Wednesday, July 8, 2020


We're well and truly entrenched in another heat wave. Where not a day has gone by for the past week under 30C, most edging up to 32C and beyond. Up to 35C on Friday, with high humidity, we're informed, as the province has issued a heat warning. So humid and overheated last night that at midnight the temperature had fallen only to 26C. But then, rain rolled in, with one heavy wave after another consuming the night-time hours.


When we woke at half-past six, it was to an utterly drenched world. The rain had finally stopped but rain filled every minuscule loop in the screen of the sliding glass doors. The sky was clearing, but still looked unsettled, though a few rays of sun began sparking up the droplets lingering everywhere. We decided to get back in bed to snooze for another hour, and Jackie and Jillie were all for it.


There are many people living without air conditioning and in this weather with these temperatures it's difficult. Truth to tell before we had air conditioning ourselves we just did a mental shrug over the heat, as part of summer, which it is. Our daughter wouldn't thank you for air conditioning, preferring to enjoy her summers as is, as we did for most of our lives. Our granddaughter has a different opinion altogether. The city has opened a number of cooling centres where people can go to cool off, as well as a few outdoor area pools.

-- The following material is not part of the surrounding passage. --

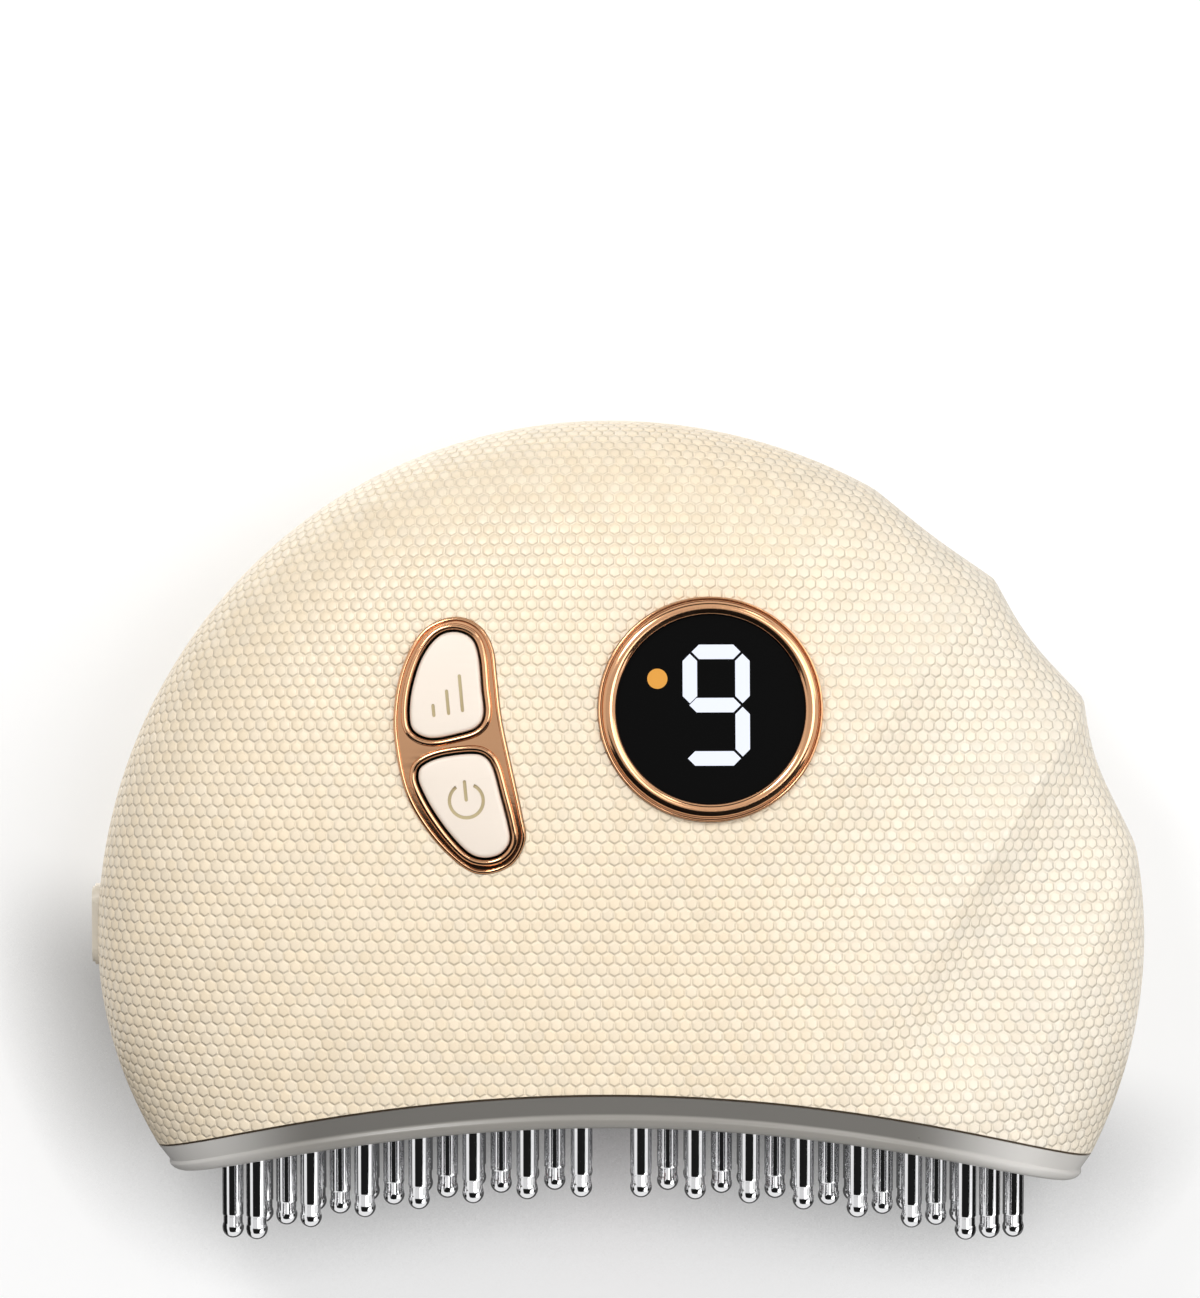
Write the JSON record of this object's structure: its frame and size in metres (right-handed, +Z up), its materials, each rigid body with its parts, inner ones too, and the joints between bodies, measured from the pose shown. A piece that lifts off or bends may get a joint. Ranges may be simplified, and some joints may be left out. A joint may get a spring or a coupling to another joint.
{
  "type": "neck massager",
  "caption": "Round-backed hand-held massager with ball-tipped metal pins under an arched base, a light strip, a digit display and two buttons.",
  "frame": {"origin": "middle of the width and depth of the whole massager, at the height of its lowest ball tips", "axes": "+Z up from the ball tips, the display and buttons face -Y, the charge port faces -X"},
  "size_m": [0.1307, 0.0442, 0.1029],
  "materials": {
    "shell_cream": "satin moulded plastic with a fine cell texture",
    "rim_grey": "smooth semi-gloss moulded plastic",
    "seal_brown": "matt seal",
    "electrode_chrome": "bright plated",
    "window_red": "translucent red light strip",
    "led_red": "clear LED package",
    "board_green": "solder mask",
    "rose_gold": "polished rose-gold finish",
    "lens_black": "clear gloss over black",
    "digit_white": "lit digit",
    "dot_orange": "lit dot",
    "button_cream": "smooth satin plastic",
    "plastic_black": "moulded plastic",
    "plastic_grey": "moulded plastic",
    "trim_tan": "smooth plastic lip",
    "steel": "plated steel",
    "pouch_silver": "laminated foil",
    "tape_white": "foam tape",
    "weight_brass": "sintered weight",
    "sleeve_black": "soft rubber",
    "lead_red": "insulated lead",
    "lead_blue": "insulated lead",
    "lead_orange": "insulated lead",
    "flex_tan": "flat flexible cable"
  },
  "bodies": {
    "housing": {"front_shell": "shell_cream", "rear_shell": "shell_cream", "base_frame": "rim_grey", "seal": "seal_brown", "left_plate": "electrode_chrome", "right_plate": "electrode_chrome", "left_front_pins": "electrode_chrome", "left_middle_pins": "electrode_chrome", "left_rear_pins": "electrode_chrome", "right_front_pins": "electrode_chrome", "right_middle_pins": "electrode_chrome", "right_rear_pins": "electrode_chrome", "light_window": "window_red", "leds": "led_red", "led_board": "board_green", "display_bezel": "rose_gold", "display_lens": "lens_black", "digit_segments": "digit_white", "indicator_dot": "dot_orange", "display_module": "plastic_grey", "display_board": "board_green", "display_screws": "steel", "button_frame": "rose_gold", "level_switch": "plastic_grey", "power_switch": "plastic_grey", "button_board": "board_green", "button_screws": "steel", "port_trim": "trim_tan", "charge_port": "steel", "port_tongue": "plastic_black", "main_board": "board_green", "board_parts": "plastic_black", "main_board_screws": "steel", "battery_cell": "pouch_silver", "battery_tape": "tape_white", "motor_can": "steel", "motor_sleeve": "sleeve_black", "motor_strap": "steel", "strap_screws": "steel", "led_screws": "steel", "frame_screws": "steel", "case_screws": "steel", "battery_leads": "lead_red", "motor_leads": "lead_blue", "electrode_leads": "lead_orange", "led_leads": "lead_red", "display_cable": "flex_tan", "button_cable": "flex_tan"},
    "level_button": {"level_button": "button_cream", "level_plunger": "plastic_black"},
    "power_button": {"power_button": "button_cream", "power_plunger": "plastic_black"},
    "rotor": {"motor_shaft": "steel", "eccentric_weight": "weight_brass"}
  },
  "joints": [
    {"name": "level_press", "type": "slide", "parent": "housing", "child": "level_button", "axis": [0.0696, 0.9933, -0.0921], "range_m": [0, 0.0006], "stiffness_N_per_m": 400, "springref_m": -0.002},
    {"name": "power_press", "type": "slide", "parent": "housing", "child": "power_button", "axis": [0.0696, 0.9933, -0.0921], "range_m": [0, 0.0006], "stiffness_N_per_m": 400, "springref_m": -0.002},
    {"name": "rotor_spin", "type": "hinge", "parent": "housing", "child": "rotor", "pos_m": [-0.0175, -0.002, 0.03514], "axis": [1, 0, 0], "continuous": true}
  ]
}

It is now official in Ottawa as it is in Toronto and soon Montreal, that people are expected to wear protective face masks when entering public interiors. Most people have been doing so on their own initiative in any event. Commercial, retail establishments and social centres are expected to post signage, suggest people unmasked wear a mask, and the public transportation system requires mask-wearing, going to the trouble of handing out disposable masks for people who enter the system unmasked.


When we finally set out for the ravine at eight, walking up the street to access the ravine entrance felt as though we were making our way through a tropical forest, our bodies rebelling against the moistly cloistered effect. We could see nor feel no movement of wind either on our skin, our lifting our eyes to the forest canopy as we approached.

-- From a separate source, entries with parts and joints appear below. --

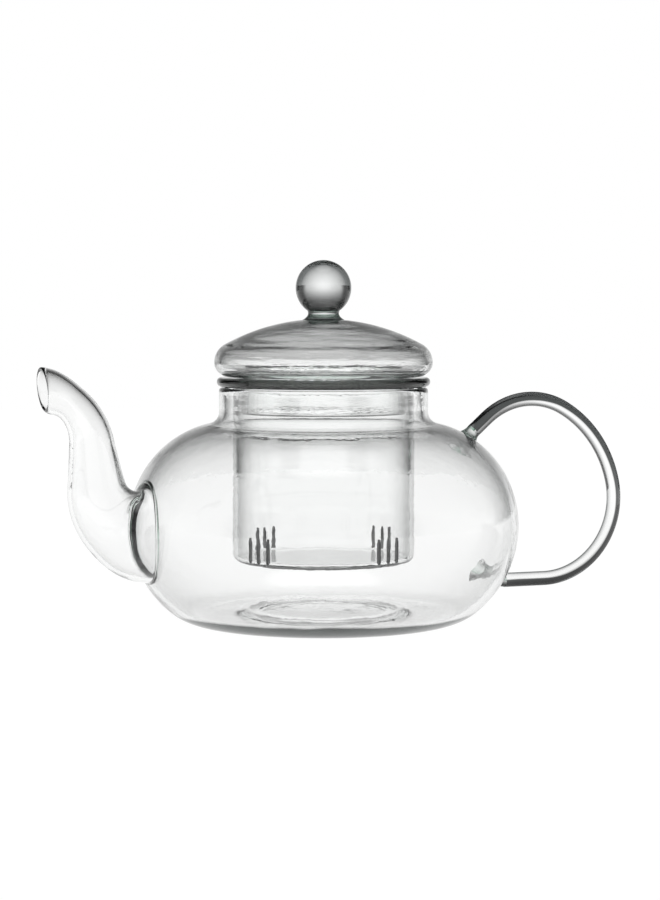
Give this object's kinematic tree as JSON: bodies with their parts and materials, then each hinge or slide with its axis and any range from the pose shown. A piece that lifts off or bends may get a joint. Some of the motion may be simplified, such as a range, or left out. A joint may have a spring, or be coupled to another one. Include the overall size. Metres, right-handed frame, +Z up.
{
  "type": "glass teapot",
  "caption": "Round clear glass teapot with a curved spout, an ear handle, a slit glass infuser hanging in its neck and a domed lid with a ball knob.",
  "frame": {"origin": "centre of the flat foot, on the pot's axis", "axes": "+Z up along the pot's axis, spout along -X, handle along +X"},
  "size_m": [0.2061, 0.1292, 0.1197],
  "materials": {
    "clear_glass": "clear fire-polished"
  },
  "bodies": {
    "pot": {"pot_base": "clear_glass", "pot_lower_belly": "clear_glass", "pot_upper_belly": "clear_glass", "pot_neck": "clear_glass", "spout": "clear_glass", "spout_seam": "clear_glass", "handle": "clear_glass", "handle_upper_pad": "clear_glass", "handle_lower_pad": "clear_glass"},
    "infuser": {"infuser_tube": "clear_glass", "infuser_flange": "clear_glass"},
    "lid": {"lid_dome": "clear_glass", "lid_collar": "clear_glass", "knob_stem": "clear_glass", "knob_ball": "clear_glass"}
  },
  "joints": [
    {"name": "infuser_lift", "type": "slide", "parent": "pot", "child": "infuser", "axis": [0, 0, 1], "range_m": [0, 0.08]},
    {"name": "lid_lift", "type": "slide", "parent": "infuser", "child": "lid", "axis": [0, 0, 1], "range_m": [0, 0.03]}
  ]
}
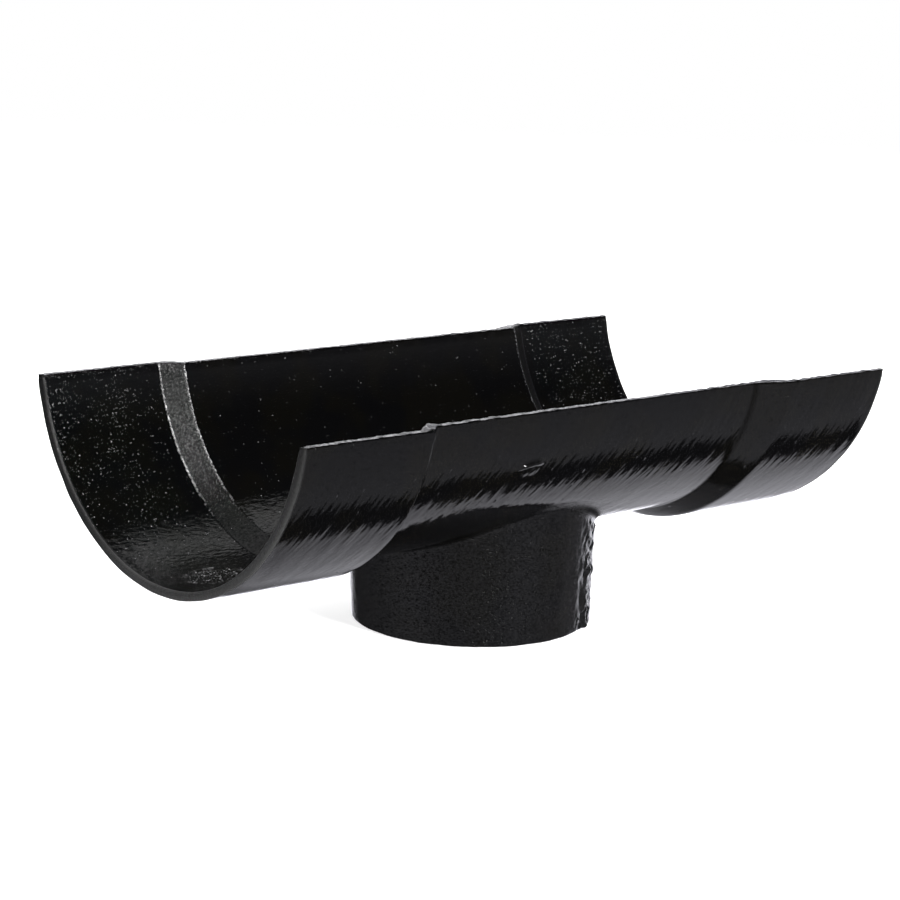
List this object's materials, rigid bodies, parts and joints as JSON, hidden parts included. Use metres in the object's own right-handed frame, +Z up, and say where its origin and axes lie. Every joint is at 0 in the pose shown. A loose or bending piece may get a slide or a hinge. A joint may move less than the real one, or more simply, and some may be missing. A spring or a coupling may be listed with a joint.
{
  "type": "gutter running outlet",
  "caption": "Cast half-round gutter running outlet with a socket at each end and a tapered spigot below that drops water into a downpipe.",
  "frame": {"origin": "centre of the spigot's lower end, in the plane it stands on", "axes": "+X along the gutter towards the right socket, +Y across the gutter, +Z up out of the open side of the trough"},
  "size_m": [0.24, 0.1322, 0.08],
  "materials": {
    "painted_iron": "gloss black paint over sand-cast iron"
  },
  "bodies": {
    "root": {"outlet_casting": "painted_iron"}
  },
  "joints": []
}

And then the somewhat cooler confines of the ravine welcomed us. My husband tarried briefly to pluck a few ripe raspberries for Jackie and Jillie and then we descended into the ravine. The creek was running full and muddy, the faintest curtain of mist rising over it. A song sparrow was singing somewhere nearby, and otherwise there was an eerie stillness over the landscape, as though the heat that had descended despite last night's rain, had clamped a damp lid tightly over everything.


Jackie and Jillie, so eager normally to rush ahead, when it's hot and humid like this, tend to lag behind. Which doesn't stop them from sniffing here and there, and Jackie from regularly lifting his leg to leave his calling card in response to the many others they detect when they sniff enquiringly at the vegetation beside the trail or for that matter any height-prominent object that seems to welcome the attention of passing male dogs.


It's a good year for much of the vegetation growing throughout the forest. The perfect combination of sun, warmth and rain, after a cooler-than-normal spring. Last winter's snowpack left just the right amount of snowmelt to irrigate the forest, giving it a good start, albeit a late one given the winter cold reticent to leave as spring arrived.


We've never in other years, seen so many sumacs popping up everywhere. And thimbleberry bushes. And ashes struggling to reassert their presence after losing out to the emerald ash borer. We noticed a rare elm looking in pretty good shape; young and vigorous, and had to look twice to make certain we weren't mistaking it for a hackberry in view of the fact that Dutch elm disease had devastated the stately old elms of this region.


Roaming about the trails through the forest we were quite aware of the heat, but not devastated by it, thanks to the deep shade of the overhanging trees. When we offered water to Jackie and Jillie neither was interested. And when we arrived back home they performed their usual little patrol through the garden at the front of the porch, before we hauled ourselves indoors for breakfast.